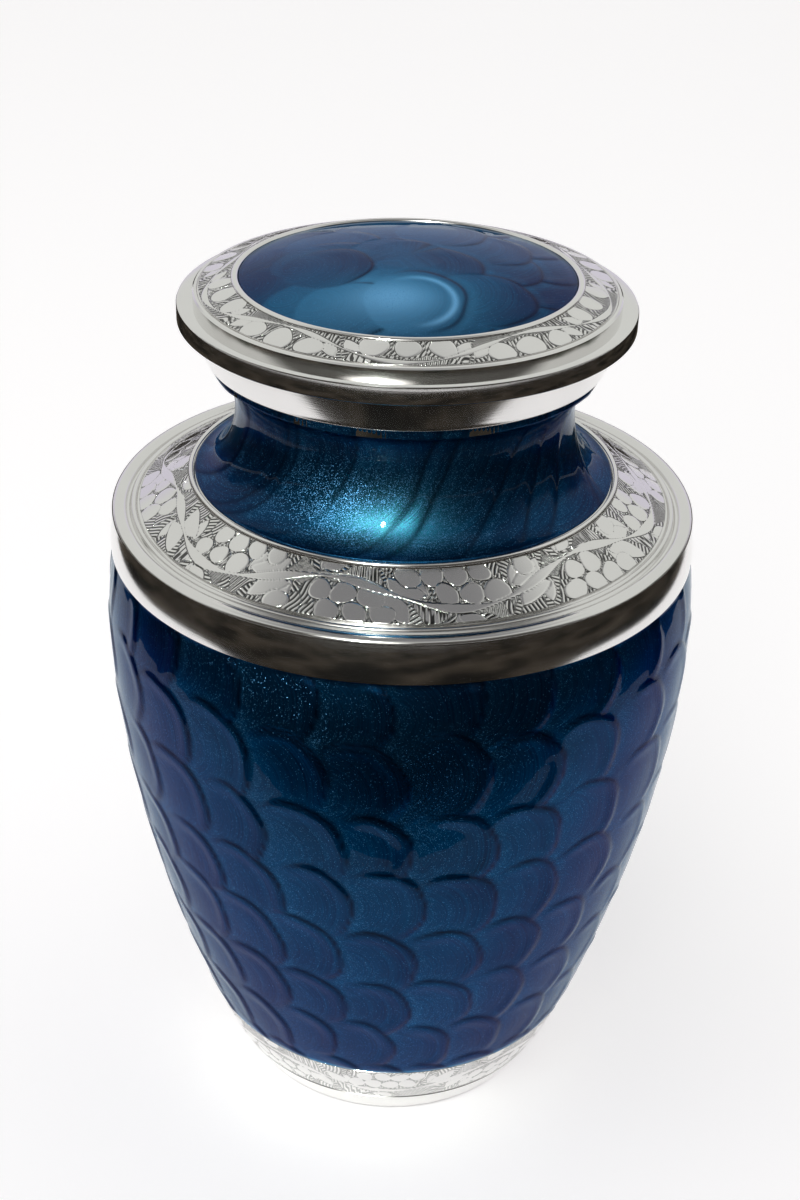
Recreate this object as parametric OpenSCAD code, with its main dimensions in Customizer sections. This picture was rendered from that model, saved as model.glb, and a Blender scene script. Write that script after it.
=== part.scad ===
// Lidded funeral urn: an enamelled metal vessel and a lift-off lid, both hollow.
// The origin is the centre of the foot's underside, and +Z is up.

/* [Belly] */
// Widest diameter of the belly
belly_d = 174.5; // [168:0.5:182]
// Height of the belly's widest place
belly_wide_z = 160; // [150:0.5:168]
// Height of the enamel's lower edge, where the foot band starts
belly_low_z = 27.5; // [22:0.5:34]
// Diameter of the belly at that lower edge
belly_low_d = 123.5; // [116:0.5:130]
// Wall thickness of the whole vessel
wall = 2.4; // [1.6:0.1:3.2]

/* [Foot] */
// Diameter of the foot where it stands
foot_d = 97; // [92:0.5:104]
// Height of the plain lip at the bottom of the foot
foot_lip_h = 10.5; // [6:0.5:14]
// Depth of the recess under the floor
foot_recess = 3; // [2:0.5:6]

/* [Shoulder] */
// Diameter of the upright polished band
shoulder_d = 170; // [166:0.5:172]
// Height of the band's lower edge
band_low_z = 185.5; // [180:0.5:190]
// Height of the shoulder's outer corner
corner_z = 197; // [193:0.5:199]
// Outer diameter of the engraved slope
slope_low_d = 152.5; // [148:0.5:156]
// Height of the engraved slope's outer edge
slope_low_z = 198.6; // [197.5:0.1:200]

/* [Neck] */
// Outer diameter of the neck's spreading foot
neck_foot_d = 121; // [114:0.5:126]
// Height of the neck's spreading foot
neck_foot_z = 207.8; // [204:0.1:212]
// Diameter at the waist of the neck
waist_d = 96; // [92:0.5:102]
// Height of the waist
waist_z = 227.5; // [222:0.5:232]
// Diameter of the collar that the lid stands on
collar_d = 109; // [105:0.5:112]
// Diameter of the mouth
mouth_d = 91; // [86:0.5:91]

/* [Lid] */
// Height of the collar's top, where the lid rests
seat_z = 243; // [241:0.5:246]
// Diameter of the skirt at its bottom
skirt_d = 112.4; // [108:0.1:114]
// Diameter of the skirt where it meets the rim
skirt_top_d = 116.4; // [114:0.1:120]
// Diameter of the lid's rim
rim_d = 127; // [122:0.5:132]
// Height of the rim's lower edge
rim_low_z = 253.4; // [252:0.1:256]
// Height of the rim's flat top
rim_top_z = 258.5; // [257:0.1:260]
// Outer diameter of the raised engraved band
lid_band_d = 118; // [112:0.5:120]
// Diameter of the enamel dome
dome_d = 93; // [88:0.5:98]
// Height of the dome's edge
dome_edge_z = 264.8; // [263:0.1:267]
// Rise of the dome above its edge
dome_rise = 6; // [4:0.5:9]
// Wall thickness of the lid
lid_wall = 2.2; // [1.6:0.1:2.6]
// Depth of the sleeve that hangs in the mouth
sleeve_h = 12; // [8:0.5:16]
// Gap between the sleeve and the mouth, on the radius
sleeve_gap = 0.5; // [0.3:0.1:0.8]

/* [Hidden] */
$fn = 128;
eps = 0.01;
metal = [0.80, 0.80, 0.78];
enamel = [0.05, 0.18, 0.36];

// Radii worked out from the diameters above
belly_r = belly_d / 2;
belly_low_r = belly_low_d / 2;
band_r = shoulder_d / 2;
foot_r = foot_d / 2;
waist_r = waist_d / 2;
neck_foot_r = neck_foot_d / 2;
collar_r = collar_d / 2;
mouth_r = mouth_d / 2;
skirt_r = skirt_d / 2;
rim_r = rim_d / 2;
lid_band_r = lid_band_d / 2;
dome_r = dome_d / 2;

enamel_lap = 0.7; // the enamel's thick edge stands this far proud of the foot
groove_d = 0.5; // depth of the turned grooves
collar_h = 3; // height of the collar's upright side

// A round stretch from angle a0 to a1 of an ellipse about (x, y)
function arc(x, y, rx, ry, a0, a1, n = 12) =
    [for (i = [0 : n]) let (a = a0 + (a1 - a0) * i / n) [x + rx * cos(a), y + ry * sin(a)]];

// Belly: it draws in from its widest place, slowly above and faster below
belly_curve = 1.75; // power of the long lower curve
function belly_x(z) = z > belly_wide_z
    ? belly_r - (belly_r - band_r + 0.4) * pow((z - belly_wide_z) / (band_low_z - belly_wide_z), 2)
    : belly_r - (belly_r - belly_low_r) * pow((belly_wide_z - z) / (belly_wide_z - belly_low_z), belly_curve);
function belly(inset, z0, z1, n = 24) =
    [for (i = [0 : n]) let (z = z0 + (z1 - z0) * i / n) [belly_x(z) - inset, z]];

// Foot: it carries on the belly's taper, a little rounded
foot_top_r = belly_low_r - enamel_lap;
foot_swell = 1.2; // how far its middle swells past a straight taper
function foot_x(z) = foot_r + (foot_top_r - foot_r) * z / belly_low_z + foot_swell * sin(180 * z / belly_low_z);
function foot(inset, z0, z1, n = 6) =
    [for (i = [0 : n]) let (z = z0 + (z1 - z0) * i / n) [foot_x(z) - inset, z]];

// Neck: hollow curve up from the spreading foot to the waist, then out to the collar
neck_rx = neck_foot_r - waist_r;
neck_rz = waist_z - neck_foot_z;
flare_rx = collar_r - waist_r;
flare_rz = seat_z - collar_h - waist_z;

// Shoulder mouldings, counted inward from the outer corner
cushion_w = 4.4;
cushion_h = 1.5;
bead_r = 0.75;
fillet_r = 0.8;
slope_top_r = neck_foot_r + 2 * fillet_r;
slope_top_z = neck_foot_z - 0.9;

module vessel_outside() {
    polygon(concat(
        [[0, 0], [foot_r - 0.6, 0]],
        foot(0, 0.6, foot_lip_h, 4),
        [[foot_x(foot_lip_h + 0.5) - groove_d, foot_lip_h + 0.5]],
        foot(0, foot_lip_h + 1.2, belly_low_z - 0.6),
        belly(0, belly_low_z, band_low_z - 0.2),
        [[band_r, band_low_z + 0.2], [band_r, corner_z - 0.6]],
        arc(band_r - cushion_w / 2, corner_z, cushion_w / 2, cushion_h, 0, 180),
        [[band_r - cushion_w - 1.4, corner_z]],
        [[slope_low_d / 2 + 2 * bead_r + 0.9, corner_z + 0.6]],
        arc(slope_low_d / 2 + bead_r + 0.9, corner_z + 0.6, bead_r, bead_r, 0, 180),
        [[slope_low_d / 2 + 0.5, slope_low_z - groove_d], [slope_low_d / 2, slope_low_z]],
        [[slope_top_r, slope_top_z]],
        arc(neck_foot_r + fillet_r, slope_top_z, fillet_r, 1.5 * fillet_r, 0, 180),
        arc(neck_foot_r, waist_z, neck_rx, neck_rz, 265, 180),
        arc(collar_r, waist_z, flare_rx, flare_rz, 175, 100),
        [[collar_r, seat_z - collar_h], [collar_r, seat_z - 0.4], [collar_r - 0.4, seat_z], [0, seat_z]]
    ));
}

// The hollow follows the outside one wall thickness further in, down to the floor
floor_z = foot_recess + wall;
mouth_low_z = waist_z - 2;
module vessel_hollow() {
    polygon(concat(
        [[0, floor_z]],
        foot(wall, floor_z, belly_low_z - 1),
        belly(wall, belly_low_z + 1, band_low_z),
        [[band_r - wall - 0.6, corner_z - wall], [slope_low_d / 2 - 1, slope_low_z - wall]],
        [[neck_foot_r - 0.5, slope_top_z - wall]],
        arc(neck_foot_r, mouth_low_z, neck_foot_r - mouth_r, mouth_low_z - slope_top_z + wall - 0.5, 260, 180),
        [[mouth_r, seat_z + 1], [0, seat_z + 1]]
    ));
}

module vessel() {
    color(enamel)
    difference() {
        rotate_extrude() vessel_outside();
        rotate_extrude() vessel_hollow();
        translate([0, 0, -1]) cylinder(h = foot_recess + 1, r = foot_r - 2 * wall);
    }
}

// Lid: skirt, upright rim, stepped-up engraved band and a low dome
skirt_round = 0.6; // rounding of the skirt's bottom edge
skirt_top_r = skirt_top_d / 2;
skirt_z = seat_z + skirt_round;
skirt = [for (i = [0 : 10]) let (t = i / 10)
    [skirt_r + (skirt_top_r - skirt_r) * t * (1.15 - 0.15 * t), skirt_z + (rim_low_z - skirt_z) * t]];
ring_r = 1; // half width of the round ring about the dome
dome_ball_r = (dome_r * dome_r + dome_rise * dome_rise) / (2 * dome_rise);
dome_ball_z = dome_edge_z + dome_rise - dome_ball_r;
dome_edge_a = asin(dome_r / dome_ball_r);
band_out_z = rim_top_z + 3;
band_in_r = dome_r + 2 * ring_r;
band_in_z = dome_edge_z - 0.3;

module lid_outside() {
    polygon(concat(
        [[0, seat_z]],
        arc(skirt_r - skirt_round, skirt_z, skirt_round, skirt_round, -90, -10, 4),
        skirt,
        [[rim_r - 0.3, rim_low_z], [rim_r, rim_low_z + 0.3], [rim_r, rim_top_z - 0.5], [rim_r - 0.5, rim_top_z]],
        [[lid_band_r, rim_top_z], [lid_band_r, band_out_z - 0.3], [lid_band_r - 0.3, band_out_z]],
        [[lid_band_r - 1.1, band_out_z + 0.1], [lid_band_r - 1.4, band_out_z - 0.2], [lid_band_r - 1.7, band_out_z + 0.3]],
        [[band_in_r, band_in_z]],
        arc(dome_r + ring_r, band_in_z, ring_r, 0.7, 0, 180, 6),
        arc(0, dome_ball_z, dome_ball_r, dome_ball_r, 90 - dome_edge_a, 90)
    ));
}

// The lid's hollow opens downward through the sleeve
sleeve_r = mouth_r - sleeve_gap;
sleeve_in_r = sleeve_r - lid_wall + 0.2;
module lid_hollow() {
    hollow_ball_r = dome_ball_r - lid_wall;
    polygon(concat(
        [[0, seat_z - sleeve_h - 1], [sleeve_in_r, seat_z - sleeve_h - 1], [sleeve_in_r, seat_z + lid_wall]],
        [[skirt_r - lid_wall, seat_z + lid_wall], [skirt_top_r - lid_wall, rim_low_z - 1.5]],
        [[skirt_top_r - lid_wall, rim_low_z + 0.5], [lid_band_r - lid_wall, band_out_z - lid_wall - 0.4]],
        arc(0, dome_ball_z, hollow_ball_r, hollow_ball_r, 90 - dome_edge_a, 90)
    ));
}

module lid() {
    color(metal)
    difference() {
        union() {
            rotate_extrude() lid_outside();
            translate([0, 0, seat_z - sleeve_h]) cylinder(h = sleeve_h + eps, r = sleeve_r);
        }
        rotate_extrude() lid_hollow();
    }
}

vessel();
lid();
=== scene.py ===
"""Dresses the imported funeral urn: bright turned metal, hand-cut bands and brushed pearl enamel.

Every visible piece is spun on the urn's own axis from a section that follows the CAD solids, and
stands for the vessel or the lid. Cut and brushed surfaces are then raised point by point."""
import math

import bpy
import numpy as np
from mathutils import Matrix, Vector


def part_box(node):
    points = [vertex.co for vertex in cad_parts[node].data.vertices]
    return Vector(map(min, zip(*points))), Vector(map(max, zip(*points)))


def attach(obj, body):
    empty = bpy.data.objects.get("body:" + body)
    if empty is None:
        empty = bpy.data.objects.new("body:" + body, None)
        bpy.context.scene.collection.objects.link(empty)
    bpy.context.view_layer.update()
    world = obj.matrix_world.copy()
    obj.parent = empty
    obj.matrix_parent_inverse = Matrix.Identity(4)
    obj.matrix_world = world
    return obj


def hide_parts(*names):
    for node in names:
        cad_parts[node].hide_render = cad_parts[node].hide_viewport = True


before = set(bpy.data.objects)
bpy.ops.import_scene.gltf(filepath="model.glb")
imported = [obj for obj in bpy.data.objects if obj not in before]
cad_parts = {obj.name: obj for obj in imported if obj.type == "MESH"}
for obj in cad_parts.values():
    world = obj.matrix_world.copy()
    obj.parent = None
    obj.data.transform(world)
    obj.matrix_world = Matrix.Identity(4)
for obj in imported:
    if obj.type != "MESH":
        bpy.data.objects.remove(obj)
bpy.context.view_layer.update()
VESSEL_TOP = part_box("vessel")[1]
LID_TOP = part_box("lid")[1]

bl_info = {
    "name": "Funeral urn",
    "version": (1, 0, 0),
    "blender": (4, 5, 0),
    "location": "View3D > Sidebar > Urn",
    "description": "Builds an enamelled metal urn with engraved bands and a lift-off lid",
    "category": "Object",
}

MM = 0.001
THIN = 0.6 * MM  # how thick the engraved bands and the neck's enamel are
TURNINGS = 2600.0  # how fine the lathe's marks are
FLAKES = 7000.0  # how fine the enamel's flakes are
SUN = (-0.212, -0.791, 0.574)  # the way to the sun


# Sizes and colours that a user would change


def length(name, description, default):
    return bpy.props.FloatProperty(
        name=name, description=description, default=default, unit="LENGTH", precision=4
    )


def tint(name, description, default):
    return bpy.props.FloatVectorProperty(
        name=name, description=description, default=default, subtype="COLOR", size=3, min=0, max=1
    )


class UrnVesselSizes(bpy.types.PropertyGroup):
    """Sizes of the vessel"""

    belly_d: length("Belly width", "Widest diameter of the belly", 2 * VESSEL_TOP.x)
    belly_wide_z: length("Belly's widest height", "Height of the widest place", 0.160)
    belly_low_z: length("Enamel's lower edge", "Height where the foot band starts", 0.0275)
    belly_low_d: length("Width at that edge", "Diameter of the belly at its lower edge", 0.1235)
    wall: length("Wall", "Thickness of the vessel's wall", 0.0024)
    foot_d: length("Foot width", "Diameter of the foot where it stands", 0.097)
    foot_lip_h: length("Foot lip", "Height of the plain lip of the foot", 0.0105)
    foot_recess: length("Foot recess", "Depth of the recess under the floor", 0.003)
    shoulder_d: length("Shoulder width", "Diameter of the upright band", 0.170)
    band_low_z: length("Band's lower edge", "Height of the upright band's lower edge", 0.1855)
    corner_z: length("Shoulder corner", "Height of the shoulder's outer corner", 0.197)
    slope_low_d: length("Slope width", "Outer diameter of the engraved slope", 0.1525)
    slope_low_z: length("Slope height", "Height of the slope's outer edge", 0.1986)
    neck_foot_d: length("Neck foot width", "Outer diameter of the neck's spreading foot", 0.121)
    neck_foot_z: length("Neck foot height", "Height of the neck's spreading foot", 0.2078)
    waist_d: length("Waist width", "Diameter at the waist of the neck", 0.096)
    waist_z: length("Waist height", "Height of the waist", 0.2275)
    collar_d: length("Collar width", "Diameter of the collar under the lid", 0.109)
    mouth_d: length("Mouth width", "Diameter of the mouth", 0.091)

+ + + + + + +

▶ _Aim of the exercise_:
Copy out only the lines above from the one with "through the sleeve" to the one with "obj.matrix_world = world", inclusive, exactly as they stand.

▶ _The completed task_:
// The lid's hollow opens downward through the sleeve
sleeve_r = mouth_r - sleeve_gap;
sleeve_in_r = sleeve_r - lid_wall + 0.2;
module lid_hollow() {
    hollow_ball_r = dome_ball_r - lid_wall;
    polygon(concat(
        [[0, seat_z - sleeve_h - 1], [sleeve_in_r, seat_z - sleeve_h - 1], [sleeve_in_r, seat_z + lid_wall]],
        [[skirt_r - lid_wall, seat_z + lid_wall], [skirt_top_r - lid_wall, rim_low_z - 1.5]],
        [[skirt_top_r - lid_wall, rim_low_z + 0.5], [lid_band_r - lid_wall, band_out_z - lid_wall - 0.4]],
        arc(0, dome_ball_z, hollow_ball_r, hollow_ball_r, 90 - dome_edge_a, 90)
    ));
}

module lid() {
    color(metal)
    difference() {
        union() {
            rotate_extrude() lid_outside();
            translate([0, 0, seat_z - sleeve_h]) cylinder(h = sleeve_h + eps, r = sleeve_r);
        }
        rotate_extrude() lid_hollow();
    }
}

vessel();
lid();
=== scene.py ===
"""Dresses the imported funeral urn: bright turned metal, hand-cut bands and brushed pearl enamel.

Every visible piece is spun on the urn's own axis from a section that follows the CAD solids, and
stands for the vessel or the lid. Cut and brushed surfaces are then raised point by point."""
import math

import bpy
import numpy as np
from mathutils import Matrix, Vector


def part_box(node):
    points = [vertex.co for vertex in cad_parts[node].data.vertices]
    return Vector(map(min, zip(*points))), Vector(map(max, zip(*points)))


def attach(obj, body):
    empty = bpy.data.objects.get("body:" + body)
    if empty is None:
        empty = bpy.data.objects.new("body:" + body, None)
        bpy.context.scene.collection.objects.link(empty)
    bpy.context.view_layer.update()
    world = obj.matrix_world.copy()
    obj.parent = empty
    obj.matrix_parent_inverse = Matrix.Identity(4)
    obj.matrix_world = world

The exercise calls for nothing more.